In the meantime, alternative economists keep hitting the target with our observations and predictions, but we’ll never get job offers from establishment publications because they’re not looking for people who are right, they’re looking for people that toe the line.
And so it goes. I look forward to the fast approaching day when all of these guys (and girls) proclaim frantically that “no one saw this crisis coming.” After things get even worse, they’ll all come out and say they actually “saw the crisis coming and tried to warn us.”
The hope is not so much to get credit where credit is due (because that’s not going to happen), but to wake up as many people who will listen as possible to the dangers ahead, and maybe save a few lives or inspire a few rebels in the process. In the case of establishment yes-men, the hope is that they get that left hook to the face from reality and lose credibility in the eyes of the public. They deserve to go down with the ship – Either they are disinformation agents or they’re too ignorant to see the writing on the wall and should not have the jobs they have.
The latest US bank failures seem to be ringing their bell the past couple of months, that’s for sure. In a survey managed by the World Economic Forum, over 80% of chief economists now say that central banks “face a trade-off between managing inflation and maintaining financial sector stability.” They now warn that price pressures look likely to remain higher for longer and they predict a prolonged period of higher interest rates that will expose further frailties in the banking sector, potentially compromising the capacity of central banks to rein in inflation. This is a HUGE reversal from their original message of a magical soft landing.

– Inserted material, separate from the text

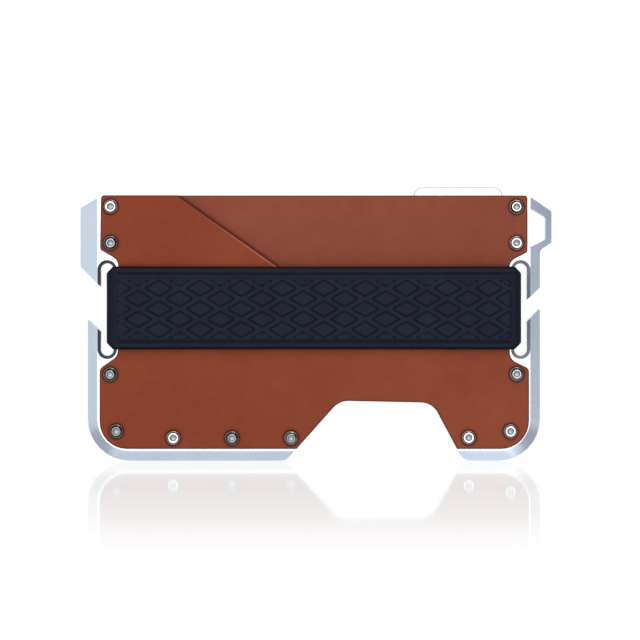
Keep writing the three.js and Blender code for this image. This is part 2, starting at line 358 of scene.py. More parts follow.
def outline_of(node, level):
    """The outer edge of the CAD node's flat face at y = level, as points (x, z) in order."""
    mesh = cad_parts[node].data
    keys = [tuple(round(c / MM, 3) for c in v.co) for v in mesh.vertices]
    ends = {}
    for polygon in mesh.polygons:
        corners = [keys[i] for i in polygon.vertices]
        if any(abs(c[1] - level) > 0.002 for c in corners):
            continue
        for a, b in zip(corners, corners[1:] + corners[:1]):
            ends[(a, b)] = True
    rim = {a: b for a, b in ends if (b, a) not in ends}
    loops = []
    while rim:
        start, point = next(iter(rim.items()))
        loop = [start]
        del rim[start]
        while point != start:
            loop.append(point)
            point = rim.pop(point)
        loops.append(np.array([(p[0], p[2]) for p in loop]))
    outer = max(loops, key=lambda loop: abs(signed_area(loop)))
    return outer if signed_area(outer) > 0 else outer[::-1]


def signed_area(loop):
    x, z = loop[:, 0], loop[:, 1]
    return 0.5 * float(np.sum(x * np.roll(z, -1) - np.roll(x, -1) * z))


def divided(loop, step):
    """The loop with its long edges cut into equal parts no longer than step."""
    points = []
    for a, b in zip(loop, np.roll(loop, -1, axis=0)):
        count = max(1, math.ceil(np.linalg.norm(b - a) / step))
        points += [a + (b - a) * i / count for i in range(count)]
    return np.array(points)


def inset(loop, distance):
    """A counter-clockwise loop moved inwards."""
    before = loop - np.roll(loop, 1, axis=0)
    after = np.roll(loop, -1, axis=0) - loop
    normals = []
    for edge in (before, after):
        edge = edge / np.linalg.norm(edge, axis=1, keepdims=True)
        normals.append(np.stack([-edge[:, 1], edge[:, 0]], axis=1))
    middle = normals[0] + normals[1]
    middle /= np.linalg.norm(middle, axis=1, keepdims=True)
    reach = distance / np.maximum(0.4, np.sum(middle * normals[0], axis=1, keepdims=True))
    return loop + middle * reach


def circle(centre, radius, count):
    angles = np.arange(count) * 2 * math.pi / count
    return np.stack([centre[0] + radius * np.cos(angles), centre[1] + radius * np.sin(angles)], axis=1)


def inside(points, loop):
    """Which points lie inside the loop."""
    found = np.zeros(len(points), bool)
    for (x0, z0), (x1, z1) in zip(loop, np.roll(loop, -1, axis=0)):
        if z0 == z1:
            continue
        crosses = (points[:, 1] < z0) != (points[:, 1] < z1)
        at = x0 + (points[:, 1] - z0) * (x1 - x0) / (z1 - z0)
        found ^= crosses & (points[:, 0] < at)
    return found


def distance_to(points, loop):
    """The distance from each point to the loop."""
    nearest = np.full(len(points), np.inf)
    for a, b in zip(loop, np.roll(loop, -1, axis=0)):
        edge = b - a
        along = np.clip((points - a) @ edge / (edge @ edge), 0, 1)
        nearest = np.minimum(nearest, np.linalg.norm(points - a - along[:, None] * edge, axis=1))
    return nearest


def triangulated(loops, loose):
    """Triangles over loops kept as edges and loose points: (points, triangles)."""
    points, edges = [], []
    for loop in loops:
        start = len(points)
        points += [Vector(p) for p in loop]
        count = len(loop)
        edges += [(start + i, start + (i + 1) % count) for i in range(count)]
    points += [Vector(p) for p in loose]
    made, _, faces, *_ = delaunay_2d_cdt(points, edges, [], 0, 1e-6)
    return np.array([tuple(p) for p in made]), [tuple(f) for f in faces]


def smooth_step(value, low, high):
    t = np.clip((np.asarray(value, float) - low) / (high - low), 0, 1)
    return t * t * (3 - 2 * t)


def rim_edges(faces):
    """The directed edges that only one face uses."""
    used = set()
    for face in faces:
        used.update(zip(face, face[1:] + face[:1]))
    return [(a, b) for a, b in used if (b, a) not in used]


# ---------------------------------------------------------------- screws

SCREW_NODES = sorted(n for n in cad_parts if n.startswith("screw_"))
HEAD_RADIUS = 1.58
SOCKET = 1.36  # flat to flat
SOCKET_CONE = 0.3  # how far the drilled floor goes down to its middle
FLOOR_PAINTED_SHADE, SOCKET_PAINTED_SHADE = 0.45, 0.86  # how much painted shade darkens the middle of the socket's floor and the socket's sides
# Each head's flat radius and how much painted shade and painted dark reflection darken its flat, dome and
# rim.
HEADS = {
    "screw_left_upper": (0.96, 0.35, 0.95, 0.7),
    "screw_left_lower": (0.93, 0.5, 0.96, 0.68),
    "screw_corner_left": (0.97, 0.6, 0.95, 0.68),
    "screw_bottom_2": (0.93, 0.45, 0.96, 0.66),
    "screw_bottom_3": (0.93, 0.5, 0.85, 0.75),
    "screw_right_lower": (0.98, 0.25, 0.84, 0.68),
    "screw_right_top": (1.03, 0.0, 0.93, 0.45),
}
# A head with no painted shade on its flat, but painted dark reflection on its dome and rim.
BRIGHT_HEAD = (1.13, 0.0, 0.55, 0.72)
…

Imagine that. The very thing alternative economists including myself have been “ranting” about for years, the very thing they used to say was “conspiracy theory” or Chicken Little doom mongering, is now accepted as fact by a majority of surveyed economists.
But where does this leave us? After acceptance usually comes panic.
The credit crunch is just beginning and the absorbing of the insolvent First Republic Bank into JP Morgan is a median step to a larger crash. The expectation is that the Federal Reserve will step in to dump more stimulus into the system to keep it afloat, but it’s too late. My position has always been that the central banks would deliberately initiate a liquidity crisis through steady interest rate hikes. This has now happened.
The Catch-22 scenario has been accomplished. Just like the lead up to the 2008 credit crisis, all the Fed needed to do was raise rates to around 5% to 6% and suddenly all systemic debt becomes untenable. Now it’s happening again and they KNEW it would happen again. Except this time, we have an extra $20 trillion in national debt, a banking network completely addicted to cheap fiat stimulus and an exponential stagflation problem.
If the Fed cuts rates prices will skyrocket even more. If they keep rates at current levels or raise them, more banks will implode. Most mainstream analysts will expect the Fed to go back to near-zero rates and QE in response, but even if they do (and I’m doubtful that they will) the outcome will not be what the “experts” expect. Some are realizing that QE is an impractical expectation and that inflation will annihilate the system just as fast as a credit crisis, but they are few and far between.
The World Economic Forum report for May outlines this dynamic to a point, but what it doesn’t mention is that there are extensive benefits attached to the coming crisis for the elites. For example, major banks like JP Morgan will be able to snatch up smaller failing banks for pennies on the dollar, just like they did during the Great Depression. And, globalist institutions like the WEF will get their “Great Reset,” which they hope will frighten the public into adopting even more financial centralization, social controls, digital currencies and a cashless society.